### Brief
Would you quote the material below in full and unchanged?

### Information supplied
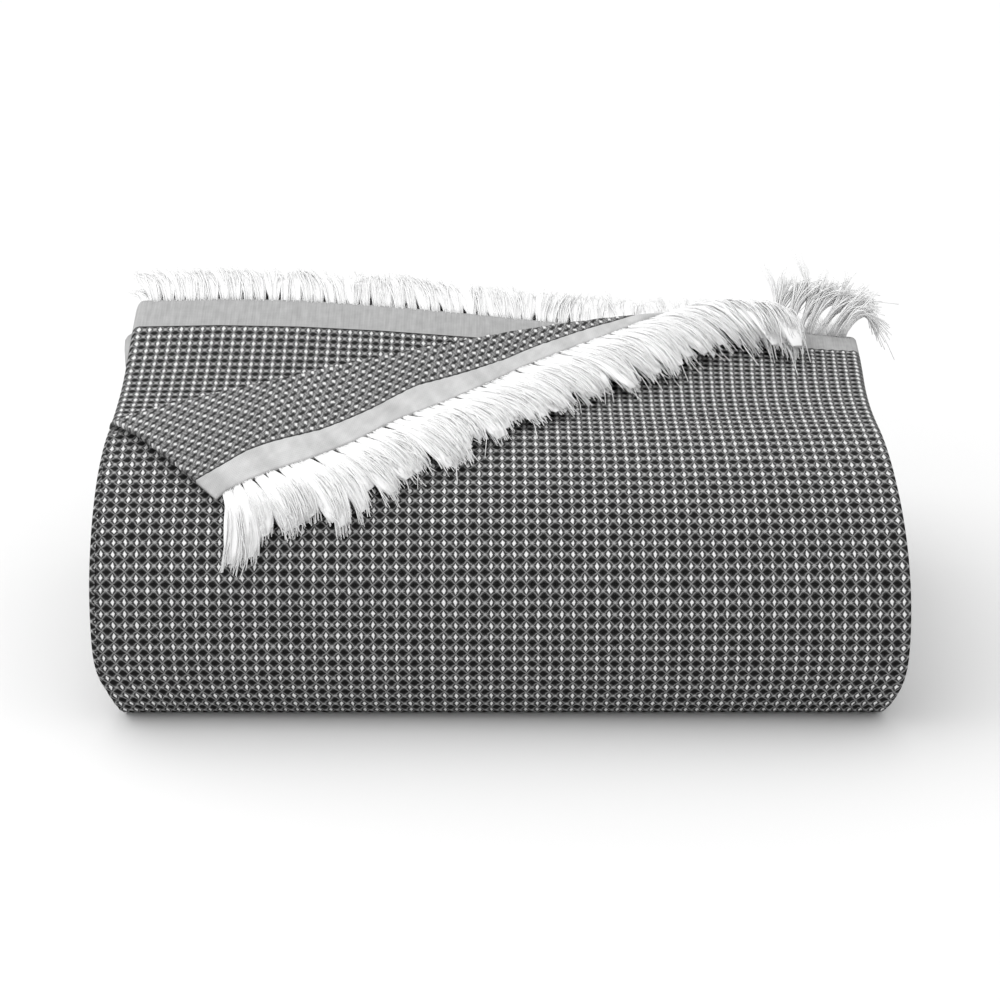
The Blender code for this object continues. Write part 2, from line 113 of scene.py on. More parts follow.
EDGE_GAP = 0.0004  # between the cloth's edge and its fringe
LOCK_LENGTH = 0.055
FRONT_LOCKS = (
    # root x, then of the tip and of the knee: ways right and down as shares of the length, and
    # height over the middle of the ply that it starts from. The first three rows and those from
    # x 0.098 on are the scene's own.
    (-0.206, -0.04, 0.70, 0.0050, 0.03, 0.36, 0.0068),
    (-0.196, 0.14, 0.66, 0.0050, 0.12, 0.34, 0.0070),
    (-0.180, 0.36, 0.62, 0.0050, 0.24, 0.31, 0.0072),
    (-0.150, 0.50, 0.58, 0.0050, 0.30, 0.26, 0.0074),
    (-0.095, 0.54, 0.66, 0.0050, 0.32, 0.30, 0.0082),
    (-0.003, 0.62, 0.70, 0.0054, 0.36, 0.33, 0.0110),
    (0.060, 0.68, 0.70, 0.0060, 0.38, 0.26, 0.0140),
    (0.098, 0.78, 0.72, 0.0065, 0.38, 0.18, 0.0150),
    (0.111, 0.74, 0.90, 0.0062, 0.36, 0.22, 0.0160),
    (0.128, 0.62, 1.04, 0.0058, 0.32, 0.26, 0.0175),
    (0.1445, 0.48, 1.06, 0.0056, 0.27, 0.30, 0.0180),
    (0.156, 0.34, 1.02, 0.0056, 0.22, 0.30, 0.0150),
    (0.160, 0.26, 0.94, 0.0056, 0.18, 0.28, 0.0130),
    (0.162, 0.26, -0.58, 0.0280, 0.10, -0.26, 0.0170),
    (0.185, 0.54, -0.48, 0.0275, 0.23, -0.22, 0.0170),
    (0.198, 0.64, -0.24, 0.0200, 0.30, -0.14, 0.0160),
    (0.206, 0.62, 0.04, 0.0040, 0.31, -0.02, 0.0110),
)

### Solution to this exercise
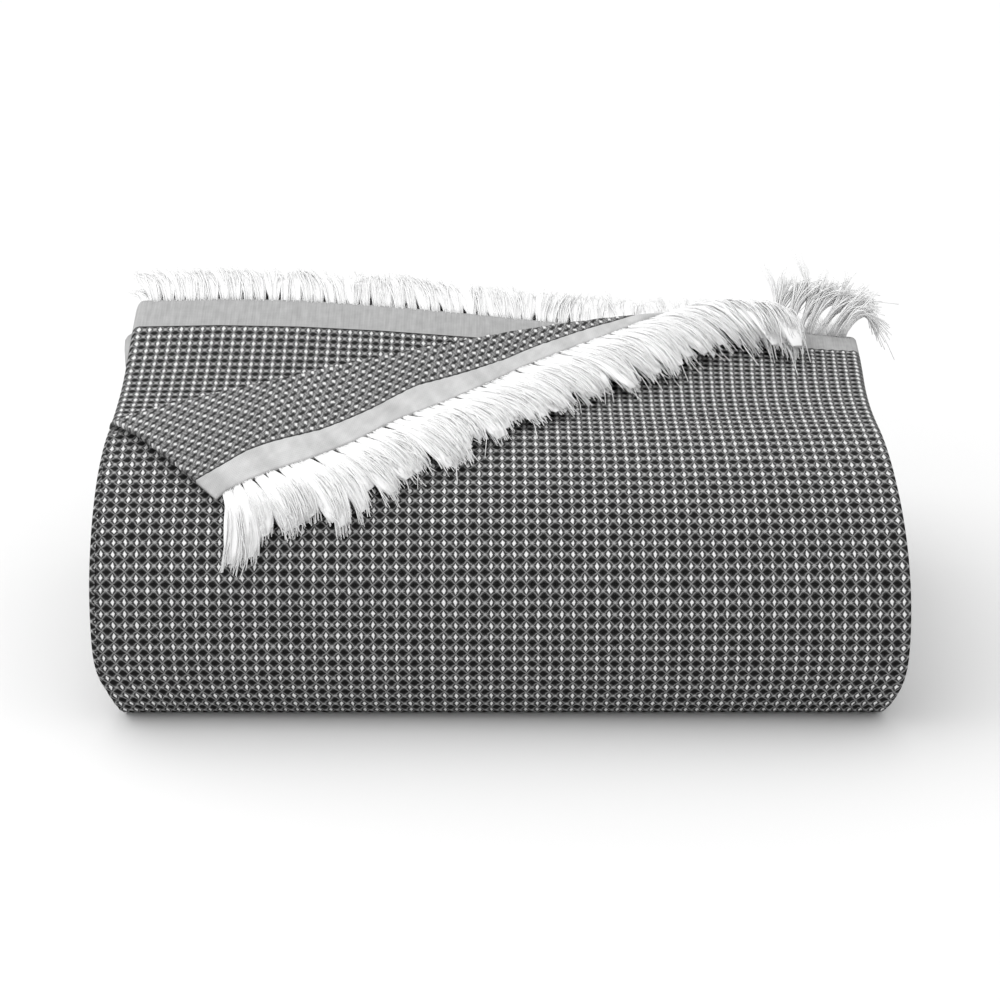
The Blender code for this object continues. Write part 2, from line 113 of scene.py on. More parts follow.
EDGE_GAP = 0.0004  # between the cloth's edge and its fringe
LOCK_LENGTH = 0.055
FRONT_LOCKS = (
    # root x, then of the tip and of the knee: ways right and down as shares of the length, and
    # height over the middle of the ply that it starts from. The first three rows and those from
    # x 0.098 on are the scene's own.
    (-0.206, -0.04, 0.70, 0.0050, 0.03, 0.36, 0.0068),
    (-0.196, 0.14, 0.66, 0.0050, 0.12, 0.34, 0.0070),
    (-0.180, 0.36, 0.62, 0.0050, 0.24, 0.31, 0.0072),
    (-0.150, 0.50, 0.58, 0.0050, 0.30, 0.26, 0.0074),
    (-0.095, 0.54, 0.66, 0.0050, 0.32, 0.30, 0.0082),
    (-0.003, 0.62, 0.70, 0.0054, 0.36, 0.33, 0.0110),
    (0.060, 0.68, 0.70, 0.0060, 0.38, 0.26, 0.0140),
    (0.098, 0.78, 0.72, 0.0065, 0.38, 0.18, 0.0150),
    (0.111, 0.74, 0.90, 0.0062, 0.36, 0.22, 0.0160),
    (0.128, 0.62, 1.04, 0.0058, 0.32, 0.26, 0.0175),
    (0.1445, 0.48, 1.06, 0.0056, 0.27, 0.30, 0.0180),
    (0.156, 0.34, 1.02, 0.0056, 0.22, 0.30, 0.0150),
    (0.160, 0.26, 0.94, 0.0056, 0.18, 0.28, 0.0130),
    (0.162, 0.26, -0.58, 0.0280, 0.10, -0.26, 0.0170),
    (0.185, 0.54, -0.48, 0.0275, 0.23, -0.22, 0.0170),
    (0.198, 0.64, -0.24, 0.0200, 0.30, -0.14, 0.0160),
    (0.206, 0.62, 0.04, 0.0040, 0.31, -0.02, 0.0110),
)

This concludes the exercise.